Some of the imagery is extraordinary. One example is the cave out of which Vallon’s army emerges for the Five Points battle and into which Amsterdam flees after the death of his father. What a transformation of meanings! In the first instance, the cave resonates with a sense of the barbaric and animalistic nature of the gang warfare; in the second instance, both fatherless and motherless now, the child is in symbolic flight back to the safety and security of the womb.

It is too bad that, in toto, the partial film that we have is lackluster. The complete version probably will not remedy a principal cause of this: Leonardo DiCaprio’s incompetent lead performance. DiCaprio’s girlish voice, demeanor and gait do not help; his voiceover narration rarely hits a nuance; there is no intensity to his acting, even though he is playing a boy who is supposedly driven by hate. At the same time, DiCaprio fails to convey something about Amsterdam that the script seems to indicate: that, like Hamlet, Amsterdam wavers in his resolve to commit his act of revenge. There’s no depth to DiCaprio’s Amsterdam, nor the intelligence that the language of the narration seems to indicate. DiCaprio nailed Johnny Depp in his impersonation of the childish, arrogant “actor” in Woody Allen’s wonderful Celebrity (1998), but he brings no charm, craft or passion to the role of Amsterdam Vallon.

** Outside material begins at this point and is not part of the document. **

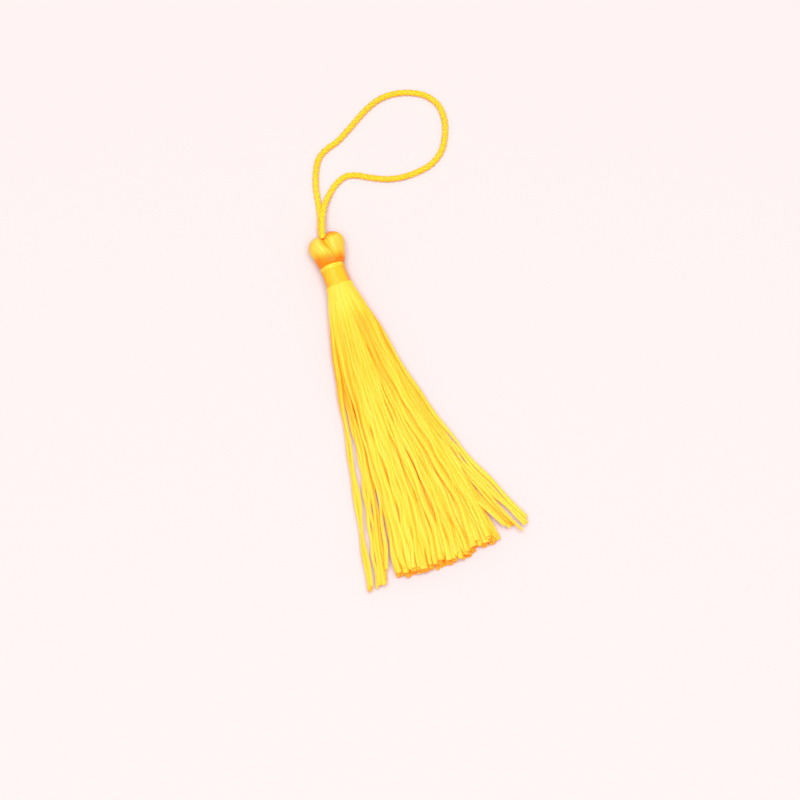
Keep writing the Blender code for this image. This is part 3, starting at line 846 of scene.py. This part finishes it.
SKIRT_PIECES = ("skirt_left", "skirt_middle", "skirt_right")


def gather(share, count, strength, start):
    """The share drawn towards the middle of its tuft, and the tuft's number."""
    turns = count * share + start
    return share + strength * math.sin(FULL_TURN * turns) / (FULL_TURN * count), int(turns + 0.5)


def plan_strands(chooser):
    """Each strand's places at the fan's three stations, cut length and fullness, left to right."""
    plan = []
    tuft_trims = [chooser.random() * TUFT_TRIM for _ in range(TUFTS[-1][0] + 2)]
    for number in range(MAIN_STRANDS):
        share = (number + 0.5) / MAIN_STRANDS
        places = []
        for left, right, noise, tufts in zip(MAIN_LEFT, MAIN_RIGHT, FAN_NOISE, TUFTS):
            noisy = min(max(share + chooser.uniform(-noise, noise), FAN_MARGIN), 1.0 - FAN_MARGIN)
            gathered, tuft = gather(noisy, *tufts)
            places.append(mix(left, right, gathered))
        length = SKIRT_TIPS - tuft_trims[tuft] - chooser.random() * TRIM_SPREAD
        length += float(smooth_between(*zip(*CUT_ROWS), share))
        plan.append((*places, length, chooser.uniform(*MAIN_FULLNESS)))
    plan.extend(EDGE_STRANDS)
    plan.sort()
    return np.array(plan)


def packed_disc(count):
    """Places spread evenly over a round section of radius 1, the last of them on its rim.
    They are given from left to right."""
    number = np.arange(count) + 0.5
    radius = np.minimum(np.sqrt(number / count) / OUTER_RING, 1.0)
    angle = number * math.pi * (3.0 - math.sqrt(5.0))
    order = np.argsort(radius * np.cos(angle))
    return (radius * np.cos(angle))[order], (radius * np.sin(angle))[order]


def push_apart(across, height, reach):
    """Move strands that overlap away from each other; the arrays are (stations, strands)."""
    gap_x = across[:, :, None] - across[:, None, :]
    gap_z = height[:, :, None] - height[:, None, :]
    distance = np.sqrt(gap_x ** 2 + gap_z ** 2) + NO_DISTANCE
    push = np.maximum(2.0 * reach[:, None, None] - distance, 0.0) / distance
    push[:, np.arange(across.shape[1]), np.arange(across.shape[1])] = 0.0
    across += PUSH * (gap_x * push).sum(2)
    height += PUSH * (gap_z * push).sum(2)


def stiffen(values, amount):
    """Straighten the strands a little: each station moves towards the line of its neighbours."""
    padded = np.concatenate([2 * values[:1] - values[1:2], values, 2 * values[-1:] - values[-2:-1]])
    return mix(values, 0.5 * (padded[:-2] + padded[2:]), amount)


def root_places(count, first_shares, chooser):
    """Each strand's place in the round neck, roughly in the order in which they lie in the fan."""
    disc_x, disc_z = packed_disc(count)
    keys = first_shares + [chooser.uniform(-ROOT_ORDER_NOISE, ROOT_ORDER_NOISE) for _ in range(count)]
    order = np.argsort(np.argsort(keys))
    return disc_x[order], disc_z[order]


def strand_targets(downs, shares, root_x, chooser):
    """Where each strand is drawn to, across the fan: its place and a long wave round it."""
    count = len(shares)
    left, right, _, width = read_table(SKIRT_ROWS, downs)
    fanned = ramp(downs, 0.0, FAN_STATIONS[0])[:, None]
    fan_share = smooth_between(FAN_STATIONS, shares.T, downs)
    share = mix((root_x + 1.0) / 2.0, fan_share, fanned)
    phase = np.array([chooser.uniform(0.0, FULL_TURN) for _ in range(count)])
    period = np.array([chooser.uniform(*WAVE_LENGTHS) for _ in range(count)])
    wave = WAVE_HEIGHT * ramp(downs, *WAVE_GROWS)[:, None] * np.sin(
        phase + FULL_TURN * downs[:, None] / period)
    calm_edges = np.clip(EDGE_CALM * fan_share * (1.0 - fan_share), 0.0, 1.0)
    free_width = (right - left - width)[:, None]
    return (left + width / 2.0)[:, None] + free_width * share + wave * calm_edges


def cover_of(across, height, width):
    """How far each strand is covered by others, from 0 to 1, at every station."""
    gap_x = np.abs(across[:, :, None] - across[:, None, :])
    above = height[:, None, :] - height[:, :, None]
    widths = width[:, None, None]
    covering = (gap_x < COVER_WITHIN * widths) & (above > COVER_ABOVE * widths)
    return np.clip(covering.sum(2) / FULL_COVER, 0.0, 1.0)


def settle_strands(plan, chooser):
    """Bring the strands to rest: each is drawn to its place, sinks, and keeps off its neighbours."""
    downs = np.arange(0.0, SKIRT_TIPS + SETTLE_STEP, SETTLE_STEP)
    left, right, lift, width = read_table(SKIRT_ROWS, downs)
    edge_left, edge_right, _, edge_width = read_table(SKIRT_ROWS, np.array(FAN_STATIONS))
    shares = (plan[:, :3] - edge_left - edge_width / 2.0) / (edge_right - edge_left - edge_width)
    root_x, root_z = root_places(len(plan), shares[:, 0], chooser)
    target = strand_targets(downs, shares, root_x, chooser)

    reach = width / 2.0 * REACH_SHARE
    middle = ((left + right) / 2.0)[:, None]
    half_x = ((right - left - width) / 2.0)[:, None]
    half_z = (BODY_AXIS_HEIGHT - lift - width / 2.0)[:, None]
    held = (1.0 - ramp(downs, 0.0, HELD_UNTIL))[:, None]
    free = ramp(downs, 0.0, FREE_FROM)[:, None]
    flattened = mix(1.0, HEAP_FLATNESS, ramp(downs, 0.0, HEAP_FLAT_AT))[:, None]
    across = target.copy()
    height = BODY_AXIS_HEIGHT + half_z * root_z * flattened
    floor = (lift + reach)[:, None]
    for turn in range(SETTLE_ROUNDS + LAST_ROUNDS):
        if turn < SETTLE_ROUNDS:
            across += (target - across) * SIDE_PULL
            height -= SINK_PER_ROUND * free
        push_apart(across, height, reach)
        out = np.sqrt(((across - middle) / half_x) ** 2 + ((height - BODY_AXIS_HEIGHT) / half_z) ** 2)
        back = mix(1.0, 1.0 / np.maximum(out, 1.0), held)
        across = middle + (across - middle) * back
        height = BODY_AXIS_HEIGHT + (height - BODY_AXIS_HEIGHT) * back
        across = stiffen(across, STIFFNESS)
        height = np.maximum(stiffen(height, STIFFNESS), floor)
    for _ in range(SMOOTH_ROUNDS):
        across = stiffen(across, SMOOTHING)
        height = np.maximum(stiffen(height, SMOOTHING), floor)
    return downs, np.stack([across, height, cover_of(across, height, width)], -1)


def strand_stations(length):
    """Distances below the root, close together where the strand leaves the neck."""
    neck = np.arange(NECK_DOWN, 0.0, NECK_STEP)
    count = round(length / STRAND_STEP)
    even = np.linspace(0.0, length - END_ROUNDING, count + 1)
    return np.concatenate([neck, even, length - END_ROUNDING * np.array(END_STEPS)])


def strand_half_width(down, width, length, fullness, pinch, chooser):
    """Half the strand's width along it: squeezed at the neck, swelling, rounded off at its end."""
    spread = ramp(down, 0.0, SPREAD_BY)
    half_width = width / 2.0 * mix(1.0, fullness, spread)
    half_width = half_width * mix(NECK_OVERLAP, TIP_OVERLAP, spread) * pinch
    rounded = np.clip((down - length + END_ROUNDING) / END_ROUNDING, 0.0, 1.0)
    half_width = half_width * np.sqrt(1.0 - END_LOSS * rounded ** 2)
    phase = chooser.uniform(0.0, FULL_TURN)
    swelling = np.sin(phase + down * FULL_TURN / chooser.uniform(*FULLNESS_WAVE_LENGTHS))
    return half_width * (1.0 + FULLNESS_WAVE * swelling * ramp(down, *FULLNESS_WAVE_STARTS))


def strand_line(downs, places, length, fullness, chooser):
    """One soft strand from under the binding to its cut end: its middle line, its half sizes, how
    far it is covered, and how near it is to the skirt's side."""
    down = strand_stations(length)
    settled = smooth_between(downs, places, down)
    left, right, _, width = read_table(SKIRT_ROWS, down)
    pinch = mix(1.0, PINCH, ramp(down, PINCH_STARTS, PINCH_ENDS))
    middle = (left + right) / 2.0
    across = middle + (settled[:, 0] - middle) * pinch
    height = BODY_AXIS_HEIGHT + (settled[:, 1] - BODY_AXIS_HEIGHT) * pinch
    half_width = strand_half_width(down, width, length, fullness, pinch, chooser)
    phase = chooser.uniform(0.0, FULL_TURN)
    wobble = mix(*WOBBLES, ramp(down, *WOBBLE_GROWS)) * np.sin(
        phase + down * FULL_TURN / chooser.uniform(*WOBBLE_LENGTHS))
    across = across + wobble * ramp(down, *WOBBLE_STARTS)
    half_height = half_width * mix(*STRAND_FLATNESS, ramp(down, 0.0, SPREAD_BY))
    height = np.maximum(height, half_height * (PLY_SHARE + PLY_OFFSET[1]))
    path = np.stack([across, STRAND_ROOT_ALONG - down, height], -1)
    side = np.abs(settled[:, 0] - middle) / (right - middle)
    return down, path, half_width, half_height, settled[:, 2], side


def ply_rings(path, half_width, half_height, offset, turned):
    """One ply of a strand: an oval tube that winds slowly round the strand's middle line."""
    turns = section_angles(PLY_SIDES)
    sideways = (offset * np.cos(turned))[:, None] + PLY_SHARE * np.cos(turns)[None, :]
    sideways = half_width[:, None] * sideways
    upward = (offset * np.sin(turned))[:, None] + PLY_SHARE * np.sin(turns)[None, :]
    upward = half_height[:, None] * upward
    side, up = level_frames(path)
    return rings_round(path, side, sideways, up, upward)


def add_strand(draft, downs, places, length, fullness, chooser):
    """Both plies of one strand, each with its own shade and cut end."""
    down, path, half_width, half_height, cover, side = strand_line(
        downs, places, length, fullness, chooser)
    lengthwise = lengths_along(path)
    twist = FULL_TURN * (lengthwise / chooser.uniform(*STRAND_LAY) + chooser.random())
    shade = chooser.random()
    lower = ramp(down, *LOWER_STARTS)
    # Random tone per strand, reaching deeper in the upper part as painted shade for the lines between
    # strands.
    strand_tone = mix(mix(*UPPER_TONES, shade), mix(*LOWER_TONES, shade), lower)
    # Painted shade: deeper towards the skirt's sides in its upper part.
    strand_tone = strand_tone - SIDE_TONE * ramp(side, *SIDE_STARTS) * (1.0 - lower)
    # Painted shade: a strand covered by others is painted deeper.
    strand_tone = strand_tone - mix(*COVERED_TONES, lower) * cover
    loose = ramp(down, *NECK_SHADE_ENDS)
    # Painted shade at the strand's end, deepest for covered strands.
    tip_tone = mix(*TIP_TONES, cover[-1]) * chooser.uniform(*TIP_TONE_SPREAD)
    tip_shade = tip_tone * ramp(down, length - TIP_SHADE_LENGTH, length)
    for ply in range(PLIES):
        end = len(down) - chooser.choice(PLY_SHORTER_BY)
        turned = twist + FULL_TURN * ply / PLIES
        rings = ply_rings(path, half_width, half_height, mix(*PLY_OFFSET, loose), turned)[:end]
        rings[-1, :, 1] += PLY_TRIM * chooser.random()
        own = strand_tone + chooser.uniform(-PLY_TONE_SPREAD, PLY_TONE_SPREAD) - tip_shade
        # Painted highlight: near the binding the strands are painted light and even.
        tone = mix(NECK_SHADE, own, loose)[:end]
        draft.add_tube(rings, lengthwise[:end] + FIBRE_START * chooser.random(),
                       np.repeat(tone, PLY_SIDES), cap_slot=1)


def make_skirt(materials, chooser):
    plan = plan_strands(chooser)
    downs, places = settle_strands(plan, chooser)
    drafts = [Draft() for _ in SKIRT_PIECES]
    for number, row in enumerate(plan):
        height = np.interp(row[3], downs, places[:, number, 1])
        length = row[3] - TRIM_OVER_PILE * height
        draft = drafts[number * len(drafts) // len(plan)]
        add_strand(draft, downs, places[:, number], length, row[4], chooser)
    for draft, name in zip(drafts, SKIRT_PIECES):
        skirt = draft.make(name, materials)
        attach(skirt, BODY)


# ---- Neck binding ----

BINDING_BOTTOM = -0.00913
BINDING_TOP = -0.00419
BINDING_BOTTOM_RADIUS = 0.00285
BINDING_TOP_RADIUS = 0.00272
BINDING_TURNS = 27
BINDING_THREAD_RADIUS = 0.000115
BINDING_STEPS_PER_TURN = 60
BINDING_THREAD_SIDES = 10
RIM_TURNS = 4.5  # turns wound a second time over the top, which make a raised rim
RIM_RISE = 0.00016
RIM_FULLNESS = 0.6  # the lower, the fuller the rim's section
RIM_FADE = 1.0  # its painted highlight fades over this many turns to each side
BUNDLES = 7  # bunches of yarn that show softly through the binding
BUNDLE_RISE = 0.000070
BUNDLE_WANDER = 1.3
BINDING_UNEVENNESS = 0.000010  # in the thread's distance from the neck's middle
BINDING_THREAD_FLATNESS = 0.9
BINDING_TONES = (0.38, 1.1)  # of the band and of its rim; the rim is painted lighter, a painted highlight on the raised turns
BINDING_SIDE_TONE = 0.70  # painted shade: the binding's sides, turned away from the overhead light, are painted this much deeper in tone
BINDING_SIDE_STARTS = (0.60, 0.97)
NECK_CENTRES = (-0.00032, -0.00037)


def make_binding(material, chooser):
    steps = BINDING_TURNS * BINDING_STEPS_PER_TURN
    share = np.arange(steps + 1) / steps
    angle = FULL_TURN * share * BINDING_TURNS
    along = mix(BINDING_TOP - BINDING_THREAD_RADIUS, BINDING_BOTTOM + BINDING_THREAD_RADIUS, share)
    rim_share = np.clip(share * BINDING_TURNS / RIM_TURNS, 0.0, 1.0)
    rim = RIM_RISE * np.sin(math.pi * rim_share) ** RIM_FULLNESS
    radius = mix(BINDING_TOP_RADIUS, BINDING_BOTTOM_RADIUS, share) - BINDING_THREAD_RADIUS + rim
    radius = radius + BUNDLE_RISE * np.cos(BUNDLES * angle + BUNDLE_WANDER * np.sin(2.0 * angle))
    uneven = [chooser.uniform(-1.0, 1.0) for _ in range(BINDING_TURNS + 1)]
    radius = radius + BINDING_UNEVENNESS * np.interp(
        share * BINDING_TURNS, np.arange(BINDING_TURNS + 1), uneven)
    neck_share = (along - BINDING_BOTTOM) / (BINDING_TOP - BINDING_BOTTOM)
    centre = np.stack([mix(*NECK_CENTRES, neck_share), along, np.full_like(along, BODY_AXIS_HEIGHT)], -1)
    path = centre + np.stack([radius * np.cos(angle), np.zeros_like(angle), radius * np.sin(angle)], -1)
    ahead = unit(np.gradient(path, axis=0))
    outward = path - centre
    outward = unit(outward - ahead * (outward * ahead).sum(-1, keepdims=True))
    side = np.cross(outward, ahead)
    turns = section_angles(BINDING_THREAD_SIDES)
    sideways = BINDING_THREAD_RADIUS * np.cos(turns)[None, :]
    upward = BINDING_THREAD_RADIUS * BINDING_THREAD_FLATNESS * np.sin(turns)[None, :]
    rings = rings_round(path, side, sideways, outward, upward)
    below_rim = ramp(share * BINDING_TURNS, RIM_TURNS - RIM_FADE, RIM_TURNS + RIM_FADE)
    # Painted highlight: the rim's turns are painted lighter.
    tone = mix(*BINDING_TONES, 1.0 - below_rim)
    # Painted shade: the binding's sides are painted deeper.
    tone = tone - BINDING_SIDE_TONE * ramp(np.abs(np.cos(angle)), *BINDING_SIDE_STARTS)
    draft = Draft()
    draft.add_tube(rings, lengths_along(path), np.repeat(tone, BINDING_THREAD_SIDES))
    binding = draft.make("binding_thread_turns", [material])
    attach(binding, BODY)
    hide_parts("neck_binding")


# ---- The scene ----

def main():
    make_camera()
    chooser = random.Random(CHOOSER_SEED)
    cord = yarn_material("twisted_cord", CORD_LOOK)
    skirt = yarn_material("skirt_yarn", SKIRT_LOOK)
    head = yarn_material("head_yarn", HEAD_LOOK)
    binding = yarn_material("satin_thread", BINDING_LOOK)
    make_hanging_cord(cord)
    make_core(head)
    make_head_threads(head, chooser)
    make_skirt([skirt, cut_material()], chooser)
    make_binding(binding, chooser)
    make_table()
    make_light()
    set_colours()


main()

By way of compensation, Daniel Day-Lewis is a hoot as Bill the Butcher. This is a bold, colorful supporting performance. Moreover, Cameron Diaz’s Jenny is dreamily sensuous. The rest of the cast is mostly able. For instance, the boy from E.T. (Steven Spielberg, 1982), Henry Thomas, is touching as Amsterdam’s friend Johnny Sirocco; on the other hand, John C. Reilly is a cipher as a shopkeeper. Jim Broadbent has a good bit as Tammany Hall’s corrupt “Boss” Tweed, and look for Scorsese’s own cameo appearance.

All in all, this isn’t much of a film.